Given records:
--
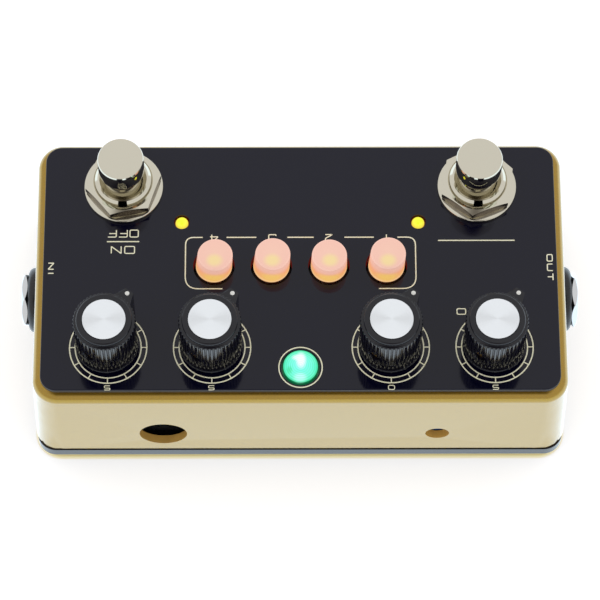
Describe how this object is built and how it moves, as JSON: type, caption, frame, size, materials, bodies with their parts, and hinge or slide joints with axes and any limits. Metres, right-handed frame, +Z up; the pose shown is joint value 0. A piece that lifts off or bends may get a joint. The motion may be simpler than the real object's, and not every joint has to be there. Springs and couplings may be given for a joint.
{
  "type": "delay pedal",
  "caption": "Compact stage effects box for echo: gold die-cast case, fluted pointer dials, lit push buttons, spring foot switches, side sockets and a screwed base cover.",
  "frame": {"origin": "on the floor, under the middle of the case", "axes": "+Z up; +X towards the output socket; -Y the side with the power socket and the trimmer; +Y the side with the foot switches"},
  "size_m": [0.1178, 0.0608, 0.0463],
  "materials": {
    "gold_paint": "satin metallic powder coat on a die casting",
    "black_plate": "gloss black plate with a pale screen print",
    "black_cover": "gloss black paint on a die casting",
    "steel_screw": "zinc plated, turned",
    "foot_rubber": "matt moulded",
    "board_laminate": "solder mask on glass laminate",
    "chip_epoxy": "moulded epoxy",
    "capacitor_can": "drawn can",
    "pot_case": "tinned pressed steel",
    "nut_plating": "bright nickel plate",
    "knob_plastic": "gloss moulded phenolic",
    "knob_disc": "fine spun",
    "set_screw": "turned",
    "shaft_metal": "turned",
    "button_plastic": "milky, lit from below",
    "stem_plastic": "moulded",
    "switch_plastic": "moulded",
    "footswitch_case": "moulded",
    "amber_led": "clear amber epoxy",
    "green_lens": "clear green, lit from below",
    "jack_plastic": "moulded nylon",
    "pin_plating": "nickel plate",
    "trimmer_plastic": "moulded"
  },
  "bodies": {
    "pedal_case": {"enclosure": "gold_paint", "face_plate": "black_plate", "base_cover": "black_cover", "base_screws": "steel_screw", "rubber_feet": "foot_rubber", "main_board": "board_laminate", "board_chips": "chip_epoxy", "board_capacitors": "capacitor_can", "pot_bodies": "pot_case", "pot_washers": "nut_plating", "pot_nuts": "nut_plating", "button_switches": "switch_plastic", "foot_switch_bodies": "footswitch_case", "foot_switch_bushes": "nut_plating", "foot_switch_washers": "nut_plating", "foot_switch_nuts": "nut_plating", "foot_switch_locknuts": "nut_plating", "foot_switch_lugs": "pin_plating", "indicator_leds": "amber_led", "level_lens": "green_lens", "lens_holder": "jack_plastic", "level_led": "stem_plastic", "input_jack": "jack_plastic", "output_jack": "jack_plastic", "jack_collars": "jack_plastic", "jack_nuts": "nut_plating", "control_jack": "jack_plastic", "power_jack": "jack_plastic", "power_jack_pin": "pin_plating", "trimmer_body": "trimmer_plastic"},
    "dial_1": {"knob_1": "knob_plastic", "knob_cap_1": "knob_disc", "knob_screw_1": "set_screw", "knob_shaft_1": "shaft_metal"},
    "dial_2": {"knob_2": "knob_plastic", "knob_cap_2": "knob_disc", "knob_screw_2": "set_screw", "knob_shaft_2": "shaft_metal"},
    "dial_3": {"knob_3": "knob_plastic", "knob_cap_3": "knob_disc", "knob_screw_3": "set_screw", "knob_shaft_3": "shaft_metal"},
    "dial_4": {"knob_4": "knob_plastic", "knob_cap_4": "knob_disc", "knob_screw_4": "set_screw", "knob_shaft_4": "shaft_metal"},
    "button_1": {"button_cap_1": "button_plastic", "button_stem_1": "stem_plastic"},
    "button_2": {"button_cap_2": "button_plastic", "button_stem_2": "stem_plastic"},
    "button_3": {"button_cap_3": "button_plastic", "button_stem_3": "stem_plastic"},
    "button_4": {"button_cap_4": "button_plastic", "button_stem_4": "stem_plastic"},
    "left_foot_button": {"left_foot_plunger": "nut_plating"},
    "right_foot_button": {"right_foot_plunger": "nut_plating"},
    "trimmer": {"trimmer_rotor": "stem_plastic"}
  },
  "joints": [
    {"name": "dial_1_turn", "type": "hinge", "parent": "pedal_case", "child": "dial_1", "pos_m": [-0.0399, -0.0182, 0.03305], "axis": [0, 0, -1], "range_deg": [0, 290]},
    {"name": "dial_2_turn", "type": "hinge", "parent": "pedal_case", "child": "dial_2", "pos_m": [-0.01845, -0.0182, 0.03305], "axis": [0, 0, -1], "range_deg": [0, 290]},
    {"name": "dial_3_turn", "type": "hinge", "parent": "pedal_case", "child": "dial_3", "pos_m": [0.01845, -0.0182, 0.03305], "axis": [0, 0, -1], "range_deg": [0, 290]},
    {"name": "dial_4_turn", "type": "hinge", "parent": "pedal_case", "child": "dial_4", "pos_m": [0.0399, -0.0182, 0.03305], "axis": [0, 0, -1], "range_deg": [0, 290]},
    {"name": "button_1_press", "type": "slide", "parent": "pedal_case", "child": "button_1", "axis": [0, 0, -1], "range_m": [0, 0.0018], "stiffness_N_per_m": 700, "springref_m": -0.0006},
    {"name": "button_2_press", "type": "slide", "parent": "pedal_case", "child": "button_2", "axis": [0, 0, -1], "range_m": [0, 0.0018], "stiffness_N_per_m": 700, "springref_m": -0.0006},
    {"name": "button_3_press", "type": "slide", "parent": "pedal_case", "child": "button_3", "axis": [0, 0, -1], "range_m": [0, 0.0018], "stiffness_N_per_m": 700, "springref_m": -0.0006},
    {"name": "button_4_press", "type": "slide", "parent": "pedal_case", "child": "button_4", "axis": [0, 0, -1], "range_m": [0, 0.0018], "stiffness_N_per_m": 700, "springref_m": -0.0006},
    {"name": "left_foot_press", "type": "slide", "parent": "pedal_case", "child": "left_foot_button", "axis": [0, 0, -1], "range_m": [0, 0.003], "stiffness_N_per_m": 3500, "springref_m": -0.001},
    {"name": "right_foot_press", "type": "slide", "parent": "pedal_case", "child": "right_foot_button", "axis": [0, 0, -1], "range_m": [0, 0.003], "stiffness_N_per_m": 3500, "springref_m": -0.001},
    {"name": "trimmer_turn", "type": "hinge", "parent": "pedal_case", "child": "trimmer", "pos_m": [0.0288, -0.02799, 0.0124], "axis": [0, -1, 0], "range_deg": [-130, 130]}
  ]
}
--
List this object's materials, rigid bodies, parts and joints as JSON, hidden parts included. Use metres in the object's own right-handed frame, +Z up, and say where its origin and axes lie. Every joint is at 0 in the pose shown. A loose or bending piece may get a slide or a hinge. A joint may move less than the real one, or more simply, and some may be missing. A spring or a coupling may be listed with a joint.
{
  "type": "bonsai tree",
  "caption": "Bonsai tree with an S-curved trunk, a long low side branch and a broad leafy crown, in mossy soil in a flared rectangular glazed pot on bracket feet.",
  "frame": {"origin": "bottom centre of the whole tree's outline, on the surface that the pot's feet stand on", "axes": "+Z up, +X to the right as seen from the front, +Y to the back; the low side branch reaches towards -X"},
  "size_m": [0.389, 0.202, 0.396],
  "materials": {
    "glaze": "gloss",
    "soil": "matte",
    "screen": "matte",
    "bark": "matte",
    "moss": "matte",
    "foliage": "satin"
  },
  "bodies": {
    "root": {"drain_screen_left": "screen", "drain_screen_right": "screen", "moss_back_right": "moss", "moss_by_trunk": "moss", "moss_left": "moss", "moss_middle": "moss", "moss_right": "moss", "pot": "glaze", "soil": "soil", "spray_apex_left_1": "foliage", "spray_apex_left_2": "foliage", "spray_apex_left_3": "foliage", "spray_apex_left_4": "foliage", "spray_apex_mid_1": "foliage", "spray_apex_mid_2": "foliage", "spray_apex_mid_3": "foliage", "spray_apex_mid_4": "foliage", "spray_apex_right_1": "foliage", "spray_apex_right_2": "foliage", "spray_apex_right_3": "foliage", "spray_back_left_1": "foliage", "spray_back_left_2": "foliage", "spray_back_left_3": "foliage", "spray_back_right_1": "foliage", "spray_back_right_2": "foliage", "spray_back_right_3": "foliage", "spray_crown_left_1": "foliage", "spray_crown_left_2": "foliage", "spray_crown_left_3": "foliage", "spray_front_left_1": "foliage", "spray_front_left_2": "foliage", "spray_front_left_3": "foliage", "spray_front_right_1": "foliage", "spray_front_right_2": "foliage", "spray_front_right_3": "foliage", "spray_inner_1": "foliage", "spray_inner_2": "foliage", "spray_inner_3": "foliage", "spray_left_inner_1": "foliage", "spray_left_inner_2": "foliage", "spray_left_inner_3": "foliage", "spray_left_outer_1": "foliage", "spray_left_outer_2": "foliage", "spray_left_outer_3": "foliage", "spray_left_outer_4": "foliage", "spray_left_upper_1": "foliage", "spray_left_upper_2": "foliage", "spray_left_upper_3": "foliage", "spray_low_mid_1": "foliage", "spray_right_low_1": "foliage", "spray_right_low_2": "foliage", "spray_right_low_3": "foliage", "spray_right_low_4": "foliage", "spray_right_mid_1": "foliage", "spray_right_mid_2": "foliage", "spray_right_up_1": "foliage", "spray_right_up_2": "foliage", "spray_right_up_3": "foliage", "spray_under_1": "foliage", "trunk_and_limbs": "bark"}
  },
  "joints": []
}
--
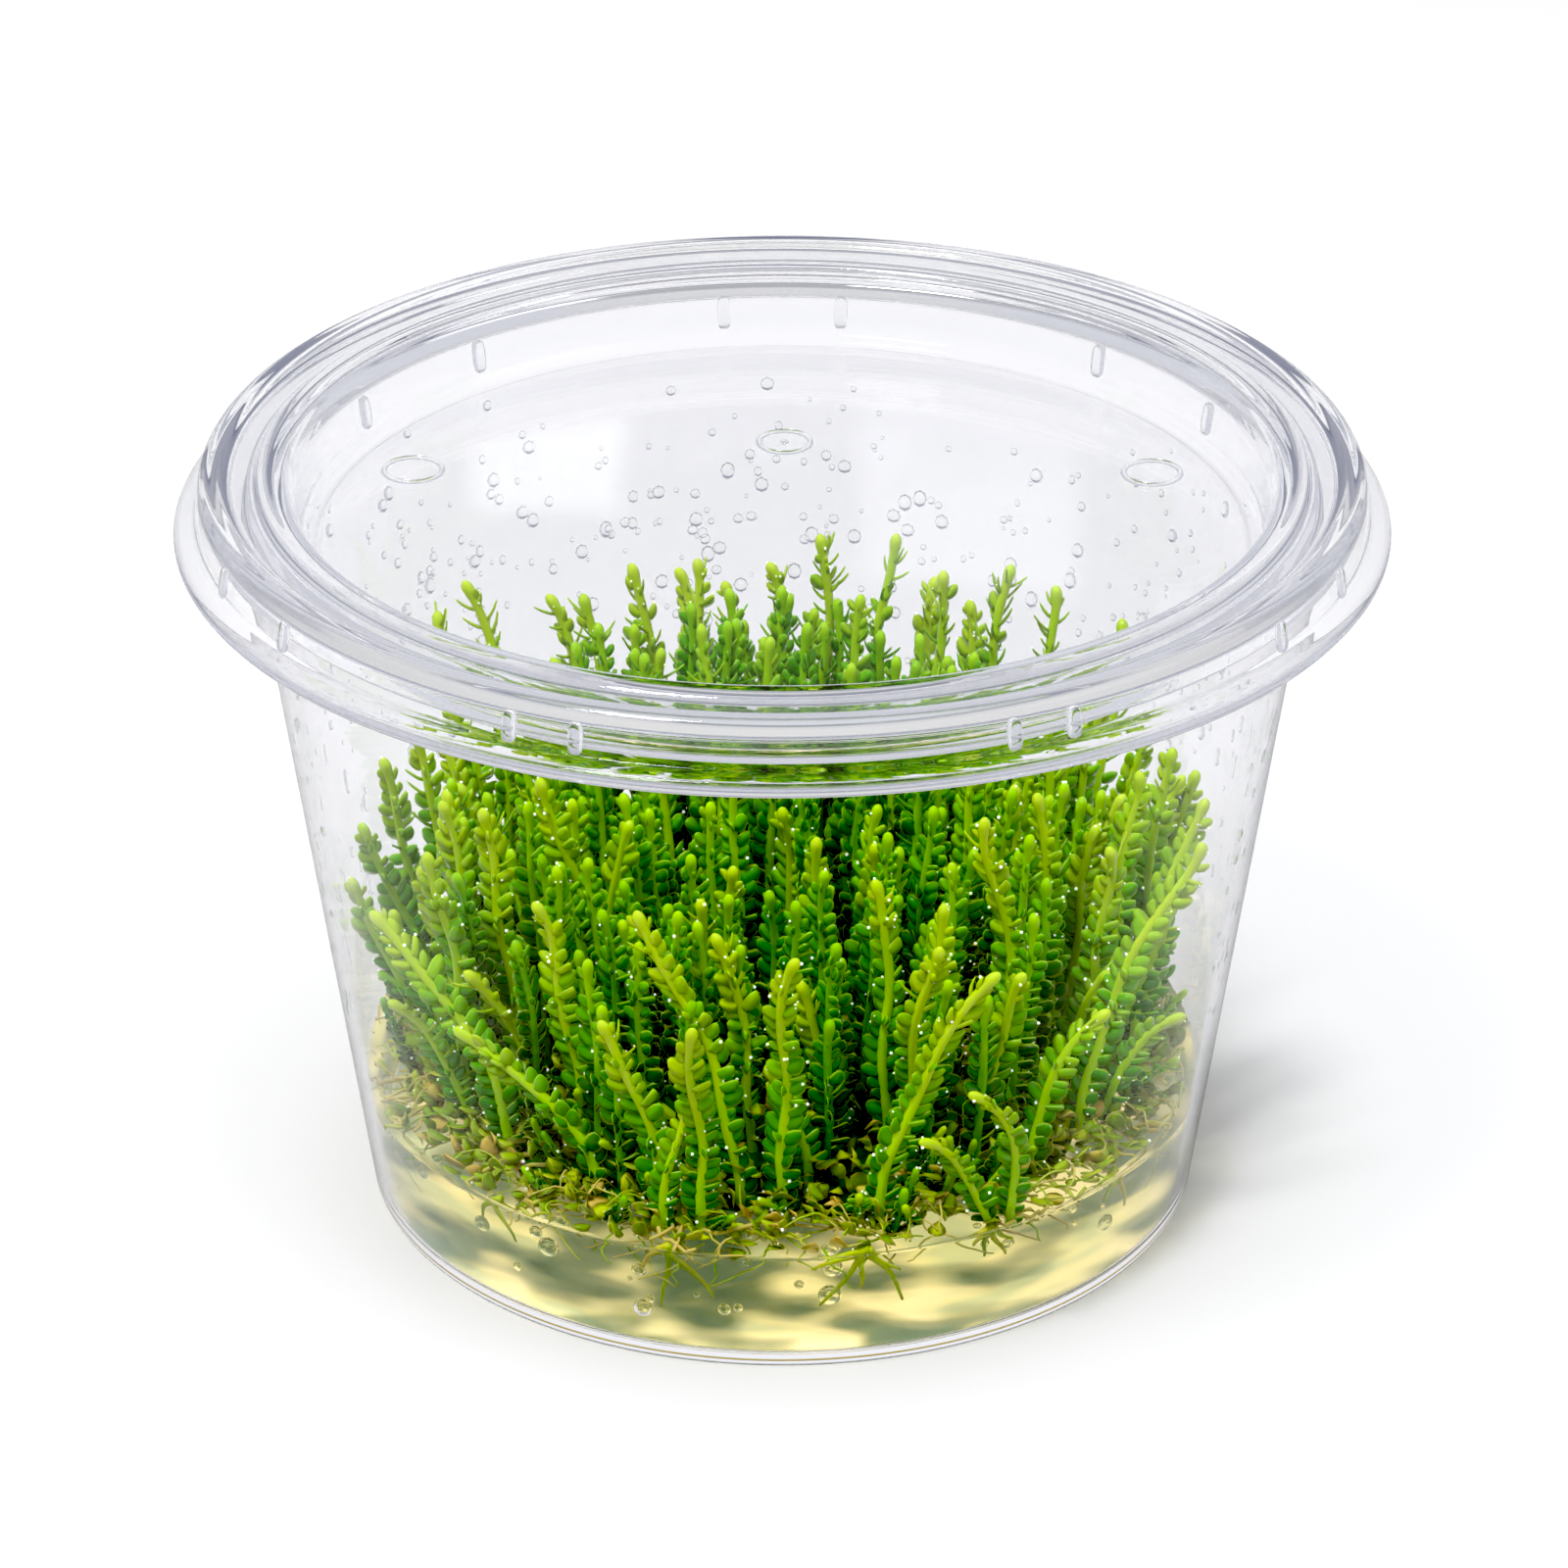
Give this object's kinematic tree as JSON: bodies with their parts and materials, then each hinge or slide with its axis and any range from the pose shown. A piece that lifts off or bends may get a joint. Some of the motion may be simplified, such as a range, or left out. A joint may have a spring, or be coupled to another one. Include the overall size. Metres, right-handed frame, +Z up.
--
Requirements: Filter for "origin". Return all lines that hold it.

Result of the task:
  "frame": {"origin": "on the floor, under the middle of the case", "axes": "+Z up; +X towards the output socket; -Y the side with the power socket and the trimmer; +Y the side with the foot switches"},
List this object's materials, rigid bodies, parts and joints as JSON, hidden parts included. Use metres in the object's own right-handed frame, +Z up, and say where its origin and axes lie. Every joint is at 0 in the pose shown. A loose or bending piece may get a slide or a hinge. A joint may move less than the real one, or more simply, and some may be missing. A spring or a coupling may be listed with a joint.
  "frame": {"origin": "bottom centre of the whole tree's outline, on the surface that the pot's feet stand on", "axes": "+Z up, +X to the right as seen from the front, +Y to the back; the low side branch reaches towards -X"},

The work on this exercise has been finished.